I’m very bad at fun. And most days, my religion only makes it worse. Seeing myself as a Critical Piece of God’s Ineffable Plan only heightens the anxiety, because now it’s not just my self-worth at stake, but eternity. I should be praying more, studying harder, serving better, evangelizing faster – people’s salvation is on the line here, for heaven’s sake! Fun is what we’re made to have, but fun is also what we’re made to be.

I’m very, very bad at fun. So I hope you won’t read what follows as the armchair musings of a layabout in search of philosophical justification for bunking off another workday. This is my attempt to find in God’s Word the permission I need to enjoy the life he’s given me.

Fun is what we’re made to have, but fun is also what we’re made to be.

What Fun Is

In Leisure: The Basis of Culture, Joseph Pieper invokes some medieval terminology to delineate between two spheres of human life: the artes serviles and the artes liberales.[1] These “servile” arts are, as their name suggests, those activities which serve a particular purpose. They are the means to an end. I do my job in order to get paid. I run in order to lose weight. The “liberal” arts, on the other hand, refer to those activities which serve no purpose outside themselves. I play the latest Florence and the Machine album for the joy of it, or I ride a rollercoaster for the thrill of it. An art is liberal if it, in the words of C.S. Lewis, “has no survival value; rather it is one of those things which give value to survival.”[2]

But, the line between these two modes of activity is a thin and wobbly one. Play can, on a bad day, feel far more like work. I am, for instance, reminded of the grinding purgatory of Little League baseball, which I “played” (for the disgraceful lack of a better term) for many reasons, none of which being because I wanted to. By the same token, “liberal” elements can easily sneak into our “servile” moments. I can do my job for the enjoyment of seeing a well-laid plan come together. I can run for the pleasure of feeling my body move with confidence and power. A servile art can, in the right light, be experienced as a liberal one, and vice versa.

“Fun” is the word I would use to describe this spark that flashes between our work and our play, our labor and our rest. Leisure and service may be different things, but fun can run between them. And when a thing is enjoyable or desirable for its own sake (be it on the job or at the beach), we call that thing “fun.”

How Fun Happens

“Fun” can be found in an infinite range of activities, from football practice to origami. Moreover, what is fun to one might be pure hell for another – I would draw your attention once again to my thankfully truncated foray into Little League sports. And of course, what is fun in one context is misery in another – consider a shy and unassuming person who sings lustily in the shower but can’t bear to set foot on a stage. Whatever fun is, it contains multitudes. All fun, however, falls into one of two categories. It happens, if you will, within a two-beat rhythm: giving and receiving.
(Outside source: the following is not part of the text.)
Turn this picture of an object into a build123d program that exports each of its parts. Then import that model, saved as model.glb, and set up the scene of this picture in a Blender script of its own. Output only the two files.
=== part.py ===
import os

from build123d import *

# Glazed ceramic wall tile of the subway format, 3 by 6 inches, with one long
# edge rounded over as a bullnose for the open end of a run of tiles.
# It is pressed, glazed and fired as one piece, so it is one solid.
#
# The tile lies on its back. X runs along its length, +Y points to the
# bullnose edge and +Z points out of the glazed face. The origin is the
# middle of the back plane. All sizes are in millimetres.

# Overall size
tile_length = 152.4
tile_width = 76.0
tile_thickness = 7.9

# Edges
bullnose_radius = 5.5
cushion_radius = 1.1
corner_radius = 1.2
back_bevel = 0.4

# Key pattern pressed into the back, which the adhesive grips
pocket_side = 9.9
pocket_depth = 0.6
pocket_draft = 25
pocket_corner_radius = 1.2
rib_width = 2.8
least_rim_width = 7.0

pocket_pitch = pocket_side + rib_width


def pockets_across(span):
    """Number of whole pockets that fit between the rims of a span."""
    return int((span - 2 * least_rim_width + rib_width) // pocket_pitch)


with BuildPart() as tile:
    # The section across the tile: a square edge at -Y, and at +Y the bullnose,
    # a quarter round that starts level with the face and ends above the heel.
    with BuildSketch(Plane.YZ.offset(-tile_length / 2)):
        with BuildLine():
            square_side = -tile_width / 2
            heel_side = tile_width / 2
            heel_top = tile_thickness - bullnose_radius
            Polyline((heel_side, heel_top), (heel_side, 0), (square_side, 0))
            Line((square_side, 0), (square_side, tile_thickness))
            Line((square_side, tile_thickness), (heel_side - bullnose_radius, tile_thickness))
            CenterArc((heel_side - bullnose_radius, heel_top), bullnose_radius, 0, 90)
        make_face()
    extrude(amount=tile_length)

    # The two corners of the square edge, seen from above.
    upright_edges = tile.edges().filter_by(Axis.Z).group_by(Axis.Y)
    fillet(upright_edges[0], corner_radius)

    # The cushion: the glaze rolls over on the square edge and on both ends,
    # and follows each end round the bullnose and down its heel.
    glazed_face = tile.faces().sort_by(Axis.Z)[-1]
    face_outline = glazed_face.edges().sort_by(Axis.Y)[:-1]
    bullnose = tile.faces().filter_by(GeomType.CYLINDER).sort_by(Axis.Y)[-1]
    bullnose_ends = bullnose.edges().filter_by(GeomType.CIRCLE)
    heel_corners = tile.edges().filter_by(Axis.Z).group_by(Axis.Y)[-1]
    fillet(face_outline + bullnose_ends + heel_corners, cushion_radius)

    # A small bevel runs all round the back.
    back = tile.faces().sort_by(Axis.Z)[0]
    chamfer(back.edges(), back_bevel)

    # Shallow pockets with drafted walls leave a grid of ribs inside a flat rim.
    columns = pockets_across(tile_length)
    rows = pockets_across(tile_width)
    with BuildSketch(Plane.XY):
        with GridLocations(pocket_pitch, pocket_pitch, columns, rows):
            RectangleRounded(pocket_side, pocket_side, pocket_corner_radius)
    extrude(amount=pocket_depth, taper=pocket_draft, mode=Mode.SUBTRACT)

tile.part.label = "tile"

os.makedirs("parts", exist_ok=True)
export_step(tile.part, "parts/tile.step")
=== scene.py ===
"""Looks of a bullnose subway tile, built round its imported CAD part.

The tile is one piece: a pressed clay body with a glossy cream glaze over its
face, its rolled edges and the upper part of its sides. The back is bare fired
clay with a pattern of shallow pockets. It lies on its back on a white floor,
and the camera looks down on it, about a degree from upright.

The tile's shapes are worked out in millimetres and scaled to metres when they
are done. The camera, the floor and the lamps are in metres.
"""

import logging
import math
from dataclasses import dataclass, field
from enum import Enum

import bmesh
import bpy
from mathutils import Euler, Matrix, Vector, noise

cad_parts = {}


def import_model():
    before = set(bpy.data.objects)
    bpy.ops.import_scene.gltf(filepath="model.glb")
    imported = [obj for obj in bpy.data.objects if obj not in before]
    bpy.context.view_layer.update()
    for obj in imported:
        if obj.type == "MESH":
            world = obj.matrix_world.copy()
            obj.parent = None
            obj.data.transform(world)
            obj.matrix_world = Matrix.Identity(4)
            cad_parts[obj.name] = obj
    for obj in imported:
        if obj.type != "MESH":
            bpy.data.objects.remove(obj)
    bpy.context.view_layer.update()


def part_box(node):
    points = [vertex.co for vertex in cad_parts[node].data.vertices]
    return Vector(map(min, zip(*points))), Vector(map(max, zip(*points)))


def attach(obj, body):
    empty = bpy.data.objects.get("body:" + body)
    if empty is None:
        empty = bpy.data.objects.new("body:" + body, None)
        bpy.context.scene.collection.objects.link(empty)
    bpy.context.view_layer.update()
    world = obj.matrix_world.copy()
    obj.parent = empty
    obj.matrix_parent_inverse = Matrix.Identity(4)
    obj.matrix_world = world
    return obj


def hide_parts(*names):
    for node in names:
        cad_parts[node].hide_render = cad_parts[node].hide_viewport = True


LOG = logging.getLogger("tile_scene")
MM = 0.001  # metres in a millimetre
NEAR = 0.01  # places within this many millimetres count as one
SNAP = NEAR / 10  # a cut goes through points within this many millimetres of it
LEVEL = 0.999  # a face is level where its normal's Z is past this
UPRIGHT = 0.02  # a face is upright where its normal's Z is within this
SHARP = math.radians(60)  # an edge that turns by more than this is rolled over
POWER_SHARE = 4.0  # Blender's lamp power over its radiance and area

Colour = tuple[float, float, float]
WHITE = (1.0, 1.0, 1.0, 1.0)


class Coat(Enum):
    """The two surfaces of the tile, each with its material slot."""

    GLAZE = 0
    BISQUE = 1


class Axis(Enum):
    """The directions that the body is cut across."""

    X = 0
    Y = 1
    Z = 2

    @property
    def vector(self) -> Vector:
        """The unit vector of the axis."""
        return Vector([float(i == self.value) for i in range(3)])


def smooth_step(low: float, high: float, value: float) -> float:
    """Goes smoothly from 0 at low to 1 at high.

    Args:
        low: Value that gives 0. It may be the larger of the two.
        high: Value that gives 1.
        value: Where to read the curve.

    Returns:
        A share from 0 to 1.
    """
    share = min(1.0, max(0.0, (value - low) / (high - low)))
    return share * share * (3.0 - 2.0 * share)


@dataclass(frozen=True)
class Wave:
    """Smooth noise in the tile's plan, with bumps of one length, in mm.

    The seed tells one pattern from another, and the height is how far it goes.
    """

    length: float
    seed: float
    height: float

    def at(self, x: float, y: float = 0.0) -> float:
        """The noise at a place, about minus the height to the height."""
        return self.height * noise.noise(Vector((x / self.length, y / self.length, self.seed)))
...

In research that would eventually become his book Flow: The Psychology of Optimal Experience, Hungarian-American psychologist Mihaly Csikszentmihalyi asked interviewees to describe their “optimal experience,” the best and most satisfying moments in their lives. Through this research, he discovered that, “Contrary to what we usually believe…the best moments in our lives, are not the passive, receptive, relaxing times…The best moments usually occur when a person’s body or mind is stretched to its limits in a voluntary effort to accomplish something difficult and worthwhile.”[3] The subjects studied covered an impressively diverse array: adolescents and senior citizens, Japanese and Native Americans, the very poor and the fairly rich, and so forth.[4] Moreover, the activities reported were equally as diverse: rock climbing, long-distance swimming, meditation, riding in a motorcycle gang.[5]
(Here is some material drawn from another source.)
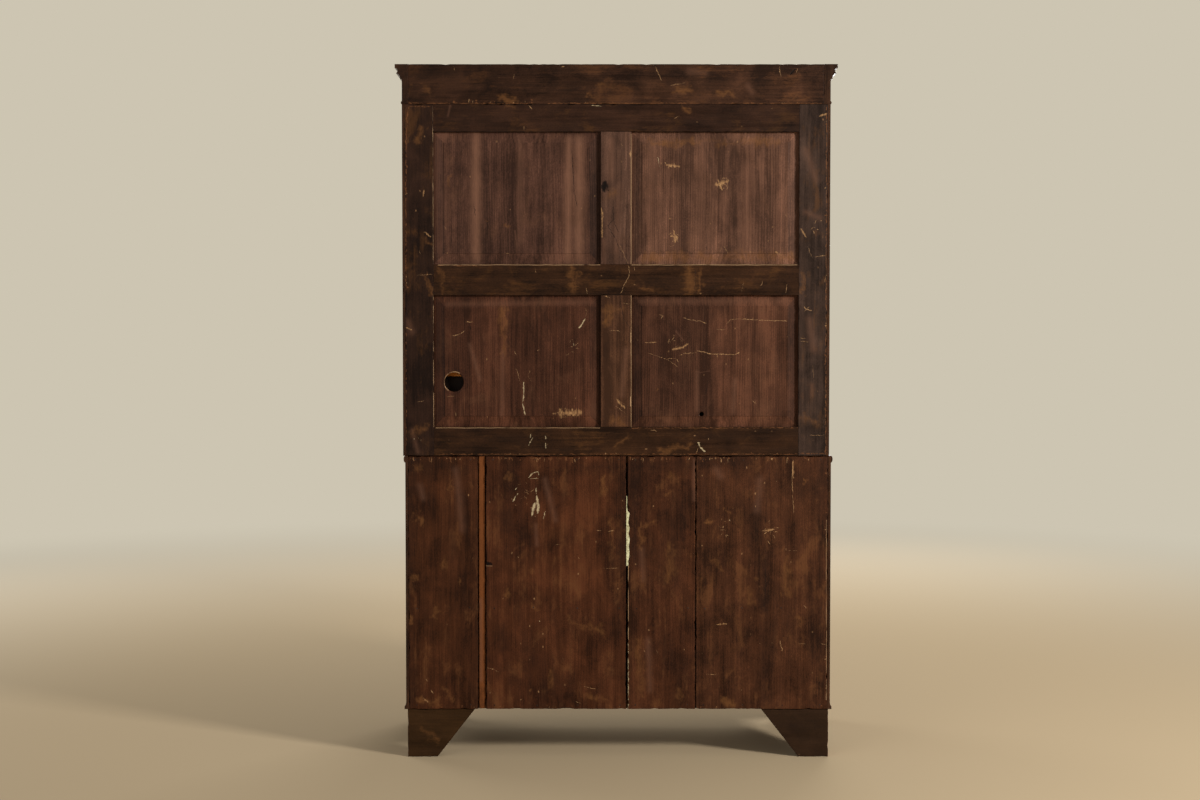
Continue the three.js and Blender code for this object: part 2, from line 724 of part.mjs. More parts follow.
// Chest carcass, with dust boards between the rows of drawers
const bottomRowBase = lowerBase + LOWER_BOTTOM_THICKNESS;
const topRowTop = lowerTop - LOWER_TOP_THICKNESS;
const rowsHeight = topRowTop - bottomRowBase - 2 * DUST_BOARD_THICKNESS;
const lowerDustBase = bottomRowBase + BOTTOM_ROW_SHARE * rowsHeight;
const middleRowBase = lowerDustBase + DUST_BOARD_THICKNESS;
const upperDustBase = middleRowBase + MIDDLE_ROW_SHARE * rowsHeight;
const topRowBase = upperDustBase + DUST_BOARD_THICKNESS;

function lowerSide(side) {
  const board = box(side * insideHalf, side * halfWidth, front, back, lowerBase, lowerTop);
  const rebate = box(
    side * (insideHalf - OVERRUN), side * backHalf,
    lowerBackInner, back + OVERRUN,
    lowerBase - OVERRUN, lowerTop + OVERRUN,
  );
  return board.subtract(rebate);
}

function lowerBoard(z0, z1) {
  return box(-insideHalf, insideHalf, front, lowerBackInner, z0, z1);
}

function waistOutline() {
  const beadBase = lowerTop - WAIST_HEIGHT;
  const outline = new THREE.Shape();
  outline.moveTo(0, beadBase);
  outline.absellipse(
    0, beadBase + WAIST_HEIGHT / 2, WAIST_PROJECTION, WAIST_HEIGHT / 2, -Math.PI / 2, Math.PI / 2, false,
  );
  outline.closePath();
  return outline;
}

function baseOutline() {
  const outline = new THREE.Shape();
  outline.moveTo(0, lowerBase);
  outline.lineTo(BASE_PROJECTION, lowerBase);
  outline.lineTo(BASE_PROJECTION, lowerBase + BASE_HEIGHT / 3);
  outline.quadraticCurveTo(0, lowerBase + BASE_HEIGHT / 2, 0, lowerBase + BASE_HEIGHT);
  outline.closePath();
  return outline;
}

function addLowerCarcass() {
  const halfPartition = PARTITION_THICKNESS / 2;
  const partition = box(-halfPartition, halfPartition, front, lowerBackInner, upperDustBase, topRowTop);
  addPiece("lower_left_side", lowerSide(-1), carcassWood, chest);
  addPiece("lower_right_side", lowerSide(1), carcassWood, chest);
  addPiece("lower_top_board", lowerBoard(topRowTop, lowerTop), carcassWood, chest);
  addPiece("lower_bottom_board", lowerBoard(lowerBase, bottomRowBase), carcassWood, chest);
  addPiece("lower_dust_board", lowerBoard(lowerDustBase, middleRowBase), carcassWood, chest);
  addPiece("upper_dust_board", lowerBoard(upperDustBase, topRowBase).add(partition), carcassWood, chest);
  addPiece("waist_moulding", surround(waistOutline(), halfWidth, front, back), corniceWood, chest);
  addPiece("base_moulding", surround(baseOutline(), halfWidth, front, back), corniceWood, chest);
}

// Boarded back of the chest, from the right-hand side of the front to the left
function addBoardedBack() {
  const joints = STRIP_WIDTH + 2 * STRIP_GAP + OPEN_JOINT + TIGHT_JOINT;
  const boards = 2 * backHalf - joints;
  const after = [2 * STRIP_GAP + STRIP_WIDTH, OPEN_JOINT, TIGHT_JOINT];
  let edge = backHalf;
  BACK_BOARD_SHARES.forEach((share, index) => {
    const isLast = index === BACK_BOARD_SHARES.length - 1;
    const far = isLast ? -backHalf : edge - share * boards;
    const solid = box(far, edge, lowerBackInner, back, lowerBase, lowerTop);
    addPiece(`lower_back_board_${index + 1}`, solid, rawBoardWood, chest);
    if (index === 0) {
      const stripEdge = far - STRIP_GAP;
      const strip = box(
        stripEdge - STRIP_WIDTH, stripEdge, lowerBackInner, lowerBackInner + STRIP_THICKNESS, lowerBase, lowerTop,
      );
      addPiece("lower_back_strip", strip, stripWood, chest);
    }
    edge = isLast ? far : far - after[index];
  });
}

// Drawers, each a beaded front with turned knobs and a box with its floor let in above the runners
function drawerFront(x0, x1, z0, z1, knobPlaces) {
  const left = x0 + DRAWER_GAP;
  const right = x1 - DRAWER_GAP;
  const base = z0 + DRAWER_GAP;
  const top = z1 - DRAWER_GAP;
  const proud = front - COCK_BEAD_PROJECTION;
  const slab = box(left, right, proud, front + DRAWER_FRONT_THICKNESS, base, top);
  const field = box(
    left + COCK_BEAD_WIDTH, right - COCK_BEAD_WIDTH,
    proud - OVERRUN, front,
    base + COCK_BEAD_WIDTH, top - COCK_BEAD_WIDTH,
  );
  const centreZ = (z0 + z1) / 2;
  return knobPlaces.reduce(
    (solid, x) => solid.add(knob(x, front, centreZ, DRAWER_KNOB_RADIUS, DRAWER_KNOB_PROJECTION)),
    slab.subtract(field),
  );
}

function drawerBox(x0, x1, z0, z1) {
  const left = x0 + DRAWER_GAP;
  const right = x1 - DRAWER_GAP;
  const boxFront = front + DRAWER_FRONT_THICKNESS;
  const boxBack = lowerBackInner - DRAWER_BACK_GAP;
  const base = z0 + FIT;
  const top = z1 - DRAWER_TOP_GAP;
  const floorBase = base + DRAWER_FLOOR_RAISE;
  const floorTop = floorBase + DRAWER_FLOOR_THICKNESS;
  const innerLeft = left + DRAWER_SIDE_THICKNESS;
  const innerRight = right - DRAWER_SIDE_THICKNESS;
  const innerFront = boxFront + DRAWER_SIDE_THICKNESS;
  const innerBack = boxBack - DRAWER_SIDE_THICKNESS;
  const body = box(left, right, boxFront, boxBack, base, top);
  const hollow = box(innerLeft, innerRight, innerFront, innerBack, floorTop, top + OVERRUN);
  const under = box(innerLeft, innerRight, innerFront, boxBack + OVERRUN, base - OVERRUN, floorBase);
  return body.subtract(hollow).subtract(under);
}

function addDrawers() {
  const halfPartition = PARTITION_THICKNESS / 2;
  const shortMiddle = (insideHalf + halfPartition) / 2;
  const knobReach = LONG_DRAWER_KNOB_SHARE * 2 * insideHalf;
  const drawers = [
    ["left_short_drawer", -insideHalf, -halfPartition, topRowBase, topRowTop, [-shortMiddle]],
    ["right_short_drawer", halfPartition, insideHalf, topRowBase, topRowTop, [shortMiddle]],
    ["middle_long_drawer", -insideHalf, insideHalf, middleRowBase, upperDustBase, [-knobReach, knobReach]],
    ["bottom_long_drawer", -insideHalf, insideHalf, bottomRowBase, lowerDustBase, [-knobReach, knobReach]],
  ];
  for (const [name, x0, x1, z0, z1, knobPlaces] of drawers) {
    addPiece(`${name}_front`, drawerFront(x0, x1, z0, z1, knobPlaces), showWood, chest);
    addPiece(`${name}_box`, drawerBox(x0, x1, z0, z1), liningWood, chest);
  }
}

// Bracket feet: an ogee bracket on every side that shows and a plain sloping one at the back
function bracketOutline(along, shaped) {
  const span = FOOT_TOP_WIDTH - FOOT_BOTTOM_WIDTH;
  const place = ([inShare, upShare]) => [
    along(FOOT_BOTTOM_WIDTH + inShare * span),
    upShare * FOOT_HEIGHT,
  ];
  const outline = new THREE.Shape();
  outline.moveTo(along(0), 0);
  outline.lineTo(along(FOOT_BOTTOM_WIDTH), 0);
  if (shaped) {
    outline.quadraticCurveTo(...place(BRACKET_SHARES.ankle), ...place(BRACKET_SHARES.knee));
    outline.quadraticCurveTo(...place(BRACKET_SHARES.lobe), ...place(BRACKET_SHARES.lobeEnd));
    outline.lineTo(along(FOOT_TOP_WIDTH), BRACKET_SHARES.lobeEnd[1] * FOOT_HEIGHT);
  }
  outline.lineTo(along(FOOT_TOP_WIDTH), FOOT_HEIGHT);
  outline.lineTo(along(0), FOOT_HEIGHT);
  outline.closePath();
  return outline;
}

function foot(side, atBack) {
  const outerX = halfWidth - FOOT_SETBACK;
  const innerX = outerX - FOOT_THICKNESS;
  const outerY = atBack ? back - FOOT_SETBACK : front + FOOT_SETBACK;
  const inwardY = atBack ? -1 : 1;
  const innerY = outerY + inwardY * FOOT_THICKNESS;
  const across = bracketOutline((reach) => side * (outerX - reach), !atBack);
  const alongSide = bracketOutline((reach) => outerY + inwardY * reach, true);
  const endPlate = prismY(across, Math.min(outerY, innerY), Math.max(outerY, innerY));
  const sidePlate = prismX(alongSide, Math.min(side * outerX, side * innerX), Math.max(side * outerX, side * innerX));
  const block = box(
    side * (innerX + OVERRUN), side * (innerX - GLUE_BLOCK),
    innerY - inwardY * OVERRUN, innerY + inwardY * GLUE_BLOCK,
    GLUE_BLOCK_LIFT, FOOT_HEIGHT,
  );
  return endPlate.add(sidePlate).add(block);
}

function addFeet() {
  for (const [hand, side] of [["left", -1], ["right", 1]]) {
    addPiece(`front_${hand}_foot`, foot(side, false), corniceWood, chest);
    addPiece(`rear_${hand}_foot`, foot(side, true), rawBoardWood, chest);
  }
}

addCornice();
addUpperCarcass();
addFramedBack();
addDoors();
addTrays();
addLowerCarcass();
addBoardedBack();
addDrawers();
addFeet();

// The origin is on the floor, under the middle of the press as it stands with its doors open.
const openReach = pinY - pinReach - ASTRAGAL_WIDTH / 2;
press.position.y = -(openReach + back) / 2;

export default press;
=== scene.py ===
import json
import math
import random

import bmesh
import bpy
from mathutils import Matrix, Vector, noise


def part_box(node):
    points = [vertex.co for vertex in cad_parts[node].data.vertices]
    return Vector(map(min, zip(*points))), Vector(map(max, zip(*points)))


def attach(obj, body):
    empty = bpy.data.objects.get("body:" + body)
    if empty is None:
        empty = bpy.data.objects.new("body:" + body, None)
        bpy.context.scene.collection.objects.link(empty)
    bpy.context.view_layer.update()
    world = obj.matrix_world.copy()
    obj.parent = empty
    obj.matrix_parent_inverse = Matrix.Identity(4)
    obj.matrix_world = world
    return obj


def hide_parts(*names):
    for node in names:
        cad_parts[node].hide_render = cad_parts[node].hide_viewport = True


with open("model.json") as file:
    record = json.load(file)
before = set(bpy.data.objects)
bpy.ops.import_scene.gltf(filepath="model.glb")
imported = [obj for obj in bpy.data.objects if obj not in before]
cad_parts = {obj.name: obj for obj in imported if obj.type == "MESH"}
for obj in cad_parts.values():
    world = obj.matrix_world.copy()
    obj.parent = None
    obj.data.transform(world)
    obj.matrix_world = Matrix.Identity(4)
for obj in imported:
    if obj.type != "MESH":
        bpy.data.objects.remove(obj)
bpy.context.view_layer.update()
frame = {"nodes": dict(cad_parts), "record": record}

# The view from behind, in pixels of a 1200 x 800 frame and in metres
IMAGE_WIDTH = 1200
IMAGE_HEIGHT = 800
SENSOR_WIDTH = 36
LENS = 49.99
CAMERA_FROM_BACK = 5.0
CAMERA_X = 0.0484
CAMERA_HEIGHT = 1.2539
CAMERA_TILT = 0.03465
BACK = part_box("back_left_stile")[1].y
CAMERA_PLACE = Vector((CAMERA_X, BACK + CAMERA_FROM_BACK, CAMERA_HEIGHT))
PIXELS_PER_SLOPE = LENS / SENSOR_WIDTH * IMAGE_WIDTH
PIXEL_SIZE = CAMERA_FROM_BACK / PIXELS_PER_SLOPE

NODE_BODY = {
    node: body
    for body, members in frame["record"]["behaviour"]["bodies"].items()
    for node in members
}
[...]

Across this constellation of various activities, however, was one consistent theme. These times, as reported by the subjects, constituted moments when their abilities were matched with a goal that challenged them and required the full focus of their abilities, yet where success was possible and attainable.[6] This state of being optimally balanced between boredom (too small a challenge) and anxiety (too great), Csikszentmihalyi called “flow.”[7] Flow activities allow us to add something to the world of which we can be proud, to “give,” if you will, something beautiful to the cosmos, be it as complex as an original sonata or as simple as a completed puzzle. Indeed, I’m certain my toddler can experience flow in the plain act of opening and shutting a large door all by himself.

But of course, experience teaches us that we are also blessed with a parallel range of activities which cannot be described as “flow,” but are nonetheless undeniably fun. Eating an ice cream sundae, for instance, or riding a roller coaster, could conceivably be fashioned into flow activities, if we mentally framed them as a challenge to overcome. Perhaps we could focus intently on the flavors and textures of the sundae in order to identify and judge them. Perhaps we could attempt to ride the coaster without giving a single whoop of alarm. But for the most part, and for most people, these activities are not strenuous or challenging, either physically or mentally. We enjoy them as ends in and of themselves, in the same way we intrinsically enjoy a flow activity. But, while flow is an act of “giving” fun, these are acts of “receiving” fun. And we are receptive, mind you, not passive, and any stage actor can quickly tell you the difference between a passive audience and a receptive one.

Indeed, when we observe the phenomenon of flow in a community, as opposed to within the life of a singular individual, a state of “receiving” fun only makes sense. In flow, we pour out good and beautiful things into the world around us, so how strange and stagnant would that world be if no one were able or willing to drink them in. Imagine laboring for hours, even in a state of pure flow, to produce a stunning birthday cake, only to have no one attend the party. The chef needs the gourmand, the author the reader. And so goes the two-beat rhythm of fun: singing and listening, writing and reading, cooking and eating, running and applauding, giving and receiving. And this dual rhythm should not surprise us as Christians, for it’s exactly what we find in Scripture.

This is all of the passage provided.